Copy the data word for word, keeping every line.
————————
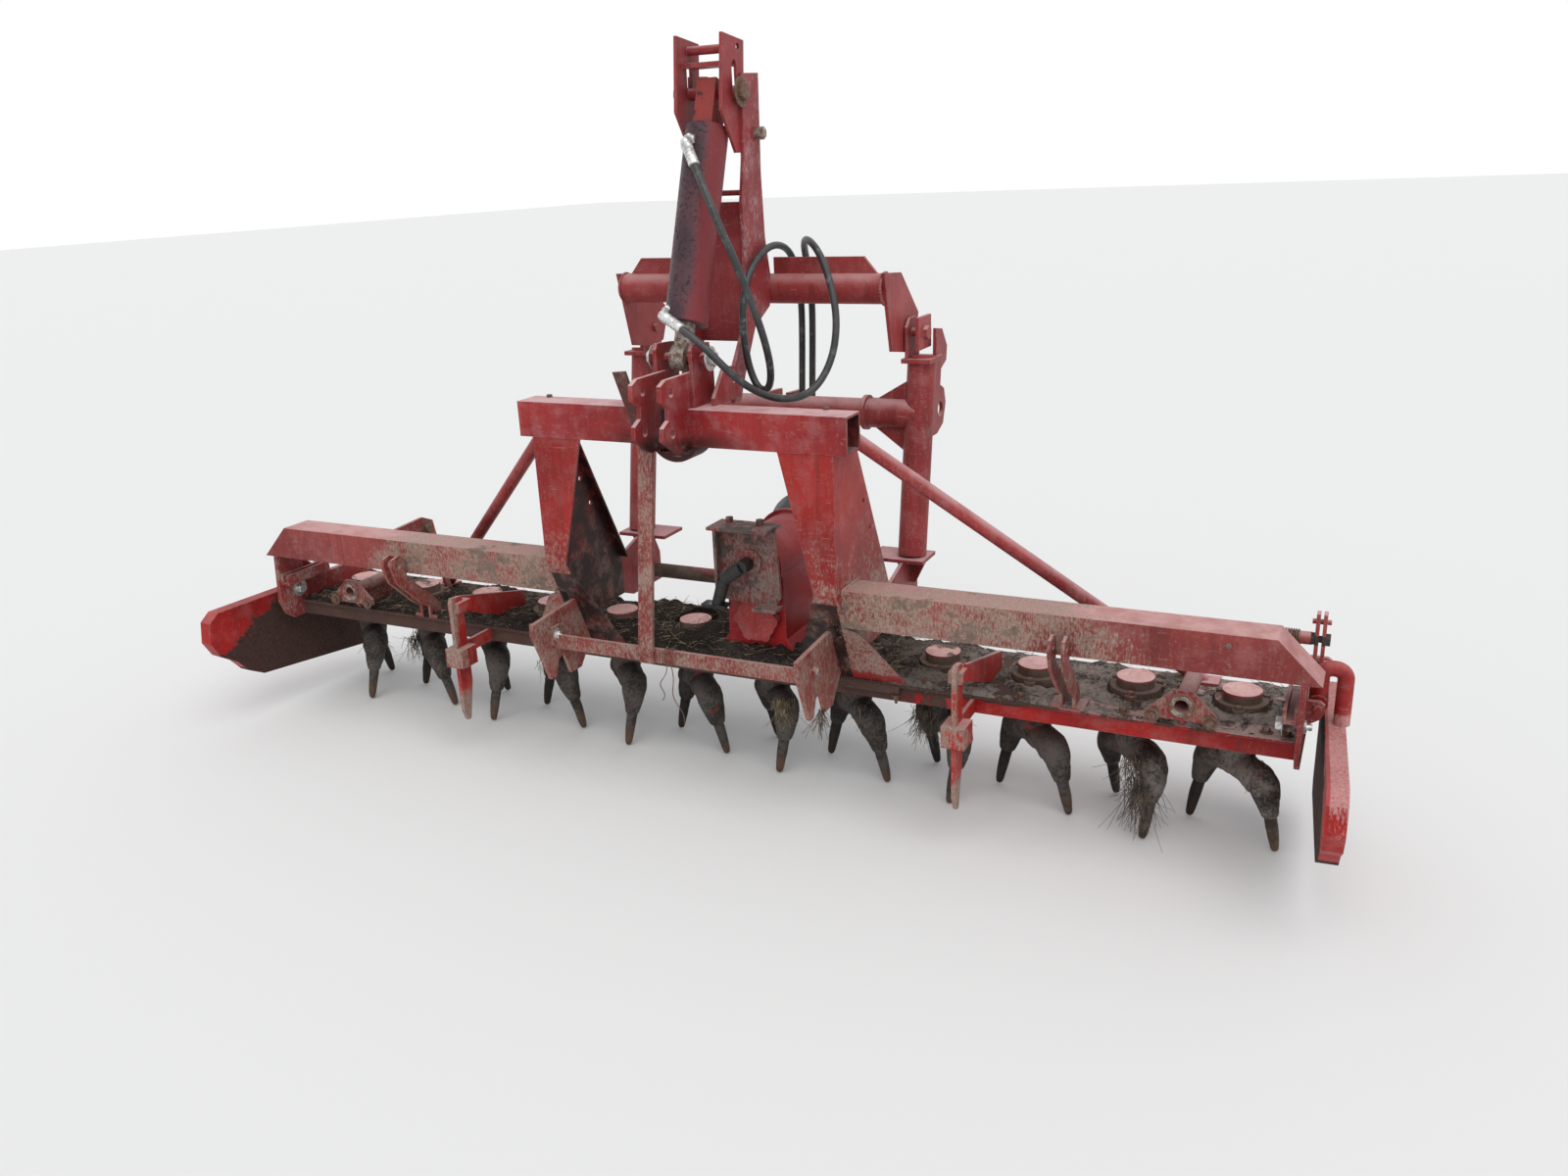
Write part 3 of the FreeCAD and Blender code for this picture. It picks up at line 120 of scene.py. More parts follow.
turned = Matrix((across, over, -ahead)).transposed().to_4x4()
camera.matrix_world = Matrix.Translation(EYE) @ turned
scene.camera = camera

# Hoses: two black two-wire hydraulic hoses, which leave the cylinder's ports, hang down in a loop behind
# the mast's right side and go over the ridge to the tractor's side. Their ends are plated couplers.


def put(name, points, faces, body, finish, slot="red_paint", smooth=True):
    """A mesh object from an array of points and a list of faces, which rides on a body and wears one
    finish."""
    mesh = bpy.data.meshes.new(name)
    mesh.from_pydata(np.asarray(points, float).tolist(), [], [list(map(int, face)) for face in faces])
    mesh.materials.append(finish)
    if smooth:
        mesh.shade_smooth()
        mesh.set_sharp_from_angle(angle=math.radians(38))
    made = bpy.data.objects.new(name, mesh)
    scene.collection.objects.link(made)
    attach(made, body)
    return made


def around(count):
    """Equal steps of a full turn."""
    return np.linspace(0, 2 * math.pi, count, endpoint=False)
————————
> _Exercise result_:
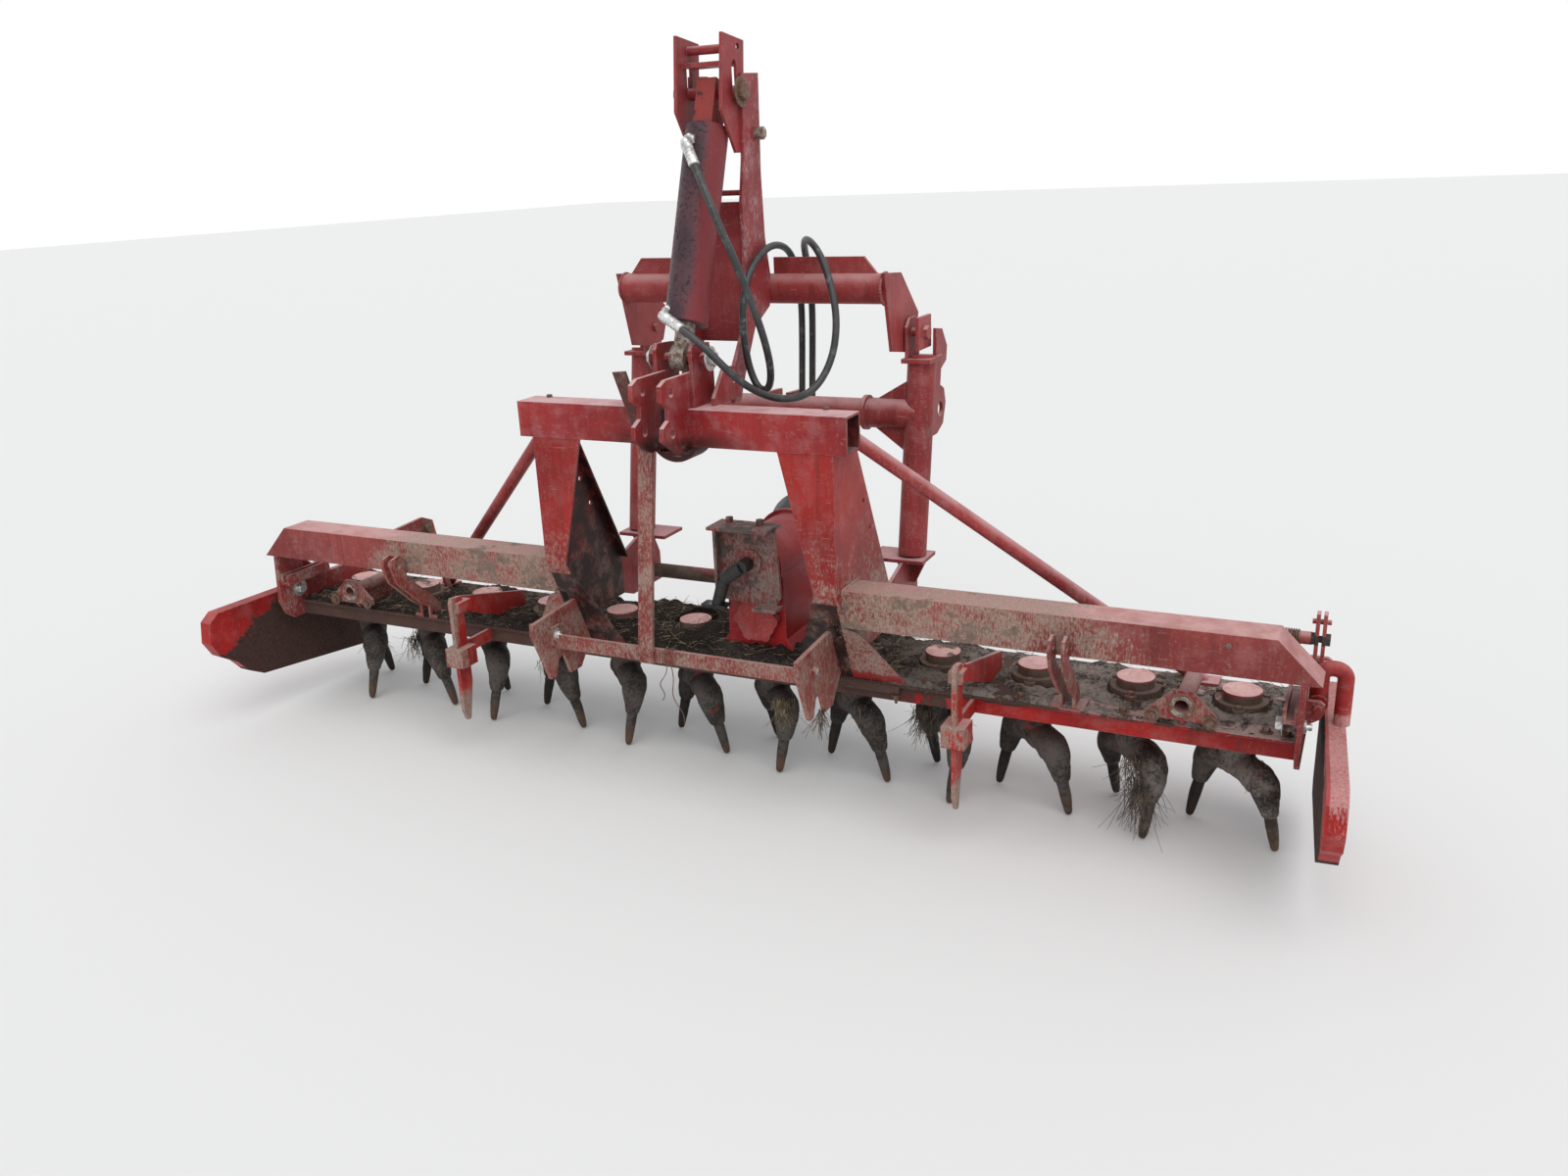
Write part 3 of the FreeCAD and Blender code for this picture. It picks up at line 120 of scene.py. More parts follow.
turned = Matrix((across, over, -ahead)).transposed().to_4x4()
camera.matrix_world = Matrix.Translation(EYE) @ turned
scene.camera = camera

# Hoses: two black two-wire hydraulic hoses, which leave the cylinder's ports, hang down in a loop behind
# the mast's right side and go over the ridge to the tractor's side. Their ends are plated couplers.


def put(name, points, faces, body, finish, slot="red_paint", smooth=True):
    """A mesh object from an array of points and a list of faces, which rides on a body and wears one
    finish."""
    mesh = bpy.data.meshes.new(name)
    mesh.from_pydata(np.asarray(points, float).tolist(), [], [list(map(int, face)) for face in faces])
    mesh.materials.append(finish)
    if smooth:
        mesh.shade_smooth()
        mesh.set_sharp_from_angle(angle=math.radians(38))
    made = bpy.data.objects.new(name, mesh)
    scene.collection.objects.link(made)
    attach(made, body)
    return made


def around(count):
    """Equal steps of a full turn."""
    return np.linspace(0, 2 * math.pi, count, endpoint=False)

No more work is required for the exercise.